## Task statement
Lines containing the word "parts" are to be counted; state their number and nothing further.

## Data entries
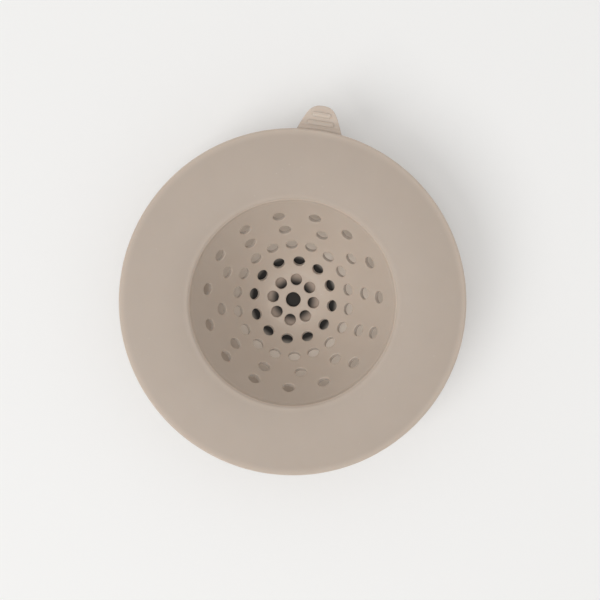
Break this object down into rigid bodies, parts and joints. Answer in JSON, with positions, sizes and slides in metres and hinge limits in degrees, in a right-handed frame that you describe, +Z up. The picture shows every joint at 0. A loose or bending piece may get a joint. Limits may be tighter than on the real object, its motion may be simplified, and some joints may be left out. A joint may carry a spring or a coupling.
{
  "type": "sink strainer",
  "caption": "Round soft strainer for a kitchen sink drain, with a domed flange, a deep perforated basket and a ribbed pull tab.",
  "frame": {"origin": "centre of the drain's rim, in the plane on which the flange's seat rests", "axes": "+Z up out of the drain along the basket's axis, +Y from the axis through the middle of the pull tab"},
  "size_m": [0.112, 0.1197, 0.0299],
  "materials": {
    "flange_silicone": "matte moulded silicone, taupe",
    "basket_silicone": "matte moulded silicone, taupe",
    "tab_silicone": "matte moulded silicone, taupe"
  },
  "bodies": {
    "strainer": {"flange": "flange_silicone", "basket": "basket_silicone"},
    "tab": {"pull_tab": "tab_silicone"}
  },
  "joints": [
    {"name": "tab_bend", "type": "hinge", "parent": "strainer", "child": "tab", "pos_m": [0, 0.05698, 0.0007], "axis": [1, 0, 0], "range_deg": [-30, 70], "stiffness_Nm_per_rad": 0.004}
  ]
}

==

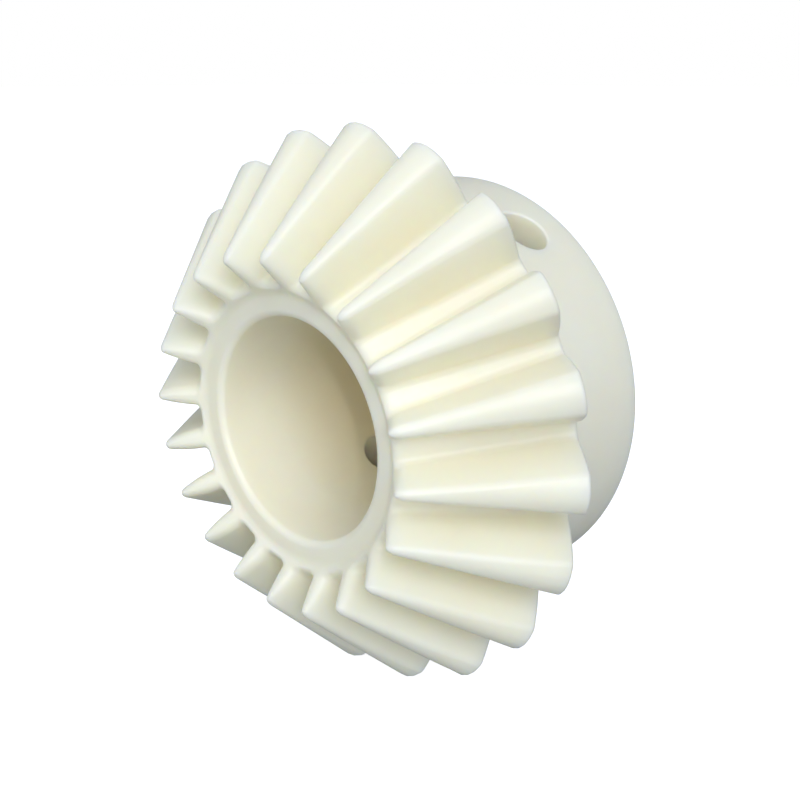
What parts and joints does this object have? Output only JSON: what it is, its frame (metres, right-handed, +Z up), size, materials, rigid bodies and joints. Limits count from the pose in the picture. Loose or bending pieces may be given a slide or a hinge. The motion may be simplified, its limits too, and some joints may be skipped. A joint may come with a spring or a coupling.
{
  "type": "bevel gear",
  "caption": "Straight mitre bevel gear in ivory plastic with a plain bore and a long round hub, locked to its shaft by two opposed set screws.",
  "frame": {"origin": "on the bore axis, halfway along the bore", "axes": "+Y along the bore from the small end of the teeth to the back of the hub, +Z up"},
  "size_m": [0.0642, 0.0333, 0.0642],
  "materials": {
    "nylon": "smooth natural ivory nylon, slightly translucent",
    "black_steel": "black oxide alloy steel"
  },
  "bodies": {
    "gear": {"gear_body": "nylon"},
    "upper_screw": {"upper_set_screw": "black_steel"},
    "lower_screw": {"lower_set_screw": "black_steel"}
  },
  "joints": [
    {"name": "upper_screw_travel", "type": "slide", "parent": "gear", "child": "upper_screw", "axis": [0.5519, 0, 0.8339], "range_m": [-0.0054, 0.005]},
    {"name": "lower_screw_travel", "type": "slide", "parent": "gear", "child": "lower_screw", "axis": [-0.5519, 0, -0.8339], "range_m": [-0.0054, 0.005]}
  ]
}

## Full solution
2